Even if, with the aid of electronic engine controls and efficient catalytic converters, a hydrocarbon fuel is burned completely to water and carbon dioxide, there is now growing concern about carbon dioxide as a greenhouse gas. Measures to cut back on production of carbon dioxide by automobiles without sacrificing performance can focus on efficiency, i.e., getting as much useful propulsive power out of a given amount of fuel as possible, which typically involves replacing the traditional drivetrain of a piston engine driving the wheels through a gearbox with a more efficient design.
However, some fuels inherently produce less carbon dioxide when burned completely than gasoline or diesel fuel. For example, counting the numbers of oxygen atoms it takes to burn up an isooctane molecule and a methane molecule (typical of gasoline and natural gas respectively), one can calculate that 100 oxygen atoms will combine with four isooctane molecules to produce 32 carbon dioxide molecules and 36 water molecules, while the same number of oxygen atoms will combine with 25 methane molecules to produce 25 carbon dioxide molecules and 50 water molecules. That is, a given amount of air (oxygen) will produce about 25% less carbon dioxide if used to burn natural gas than if used to burn gasoline. (Of course, this advantage will be reduced if you have to open the throttle wider and burn an additional amount of air with natural gas to get the same amount of power, but in the real world the 25% figure turns out to be about right.)
The other thing to consider is the source of the carbon in the fuel; if it came from the carbon dioxide in today's air to begin with, like an alcohol fuel produced by fermenting biomass (as opposed to a fossil fuel, whose carbon came out of the air when the dinosaurs were around!), then returning it to the air now adds nothing to the net flow of carbon dioxide into the atmosphere. Alcohol fuels or biodiesel produced from plants, when burned, just return to the air the carbon dioxide that those plants took out of the air while growing.

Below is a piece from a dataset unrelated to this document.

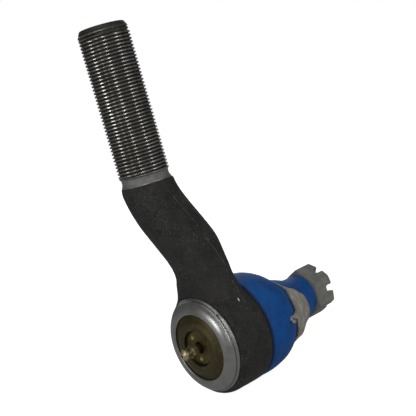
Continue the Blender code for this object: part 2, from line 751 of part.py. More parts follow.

Finally, there's one fuel that, in itself, produces no carbon dioxide at all
when burned, namely
hydrogen; there's no carbon there to produce carbon dioxide!
Of course, since free hydrogen molecules don't occur in nature, it is typically produced by "reforming" a hydrocarbon or alcohol fuel or by using electricity to split water into hydrogen and oxygen. Then the size of the contribution of hydrogen fuel to carbon dioxide emissions depends on the source of the hydrocarbon fuel that was reformed or the source of the electricity used to split the water.
If a fossil fuel was the ultimate source of the energy that is, in effect, stored in the hydrogen, then you can still gain a large improvement in carbon-dioxide production if the hydrogen is used in an efficient drivetrain, as noted above; the same is true for the electrical energy stored in a battery-powered electric vehicle. In order to obtain the full benefits of reduction of carbon dioxide (or of ordinary air pollutants like carbon monoxide), of course, the energy used to split the hydrogen or charge the battery can be obtained from a renewable source like wind power or photovoltaics.
The nice thing about hydrogen- or battery-powered vehicles is that they can run on whatever is available--efficient natural-gas-burning powerplants today, with an increasing contribution from renewable energy as time goes on and the price of photovoltaic cells (solar cells) and other renewable energy sources continues to decline. As renewable energy becomes an ever larger part of the power generation mix over the next few decades, hydrogen- and battery-powered vehicles can switch over to the new power sources without a hiccup--it's all electricity to them!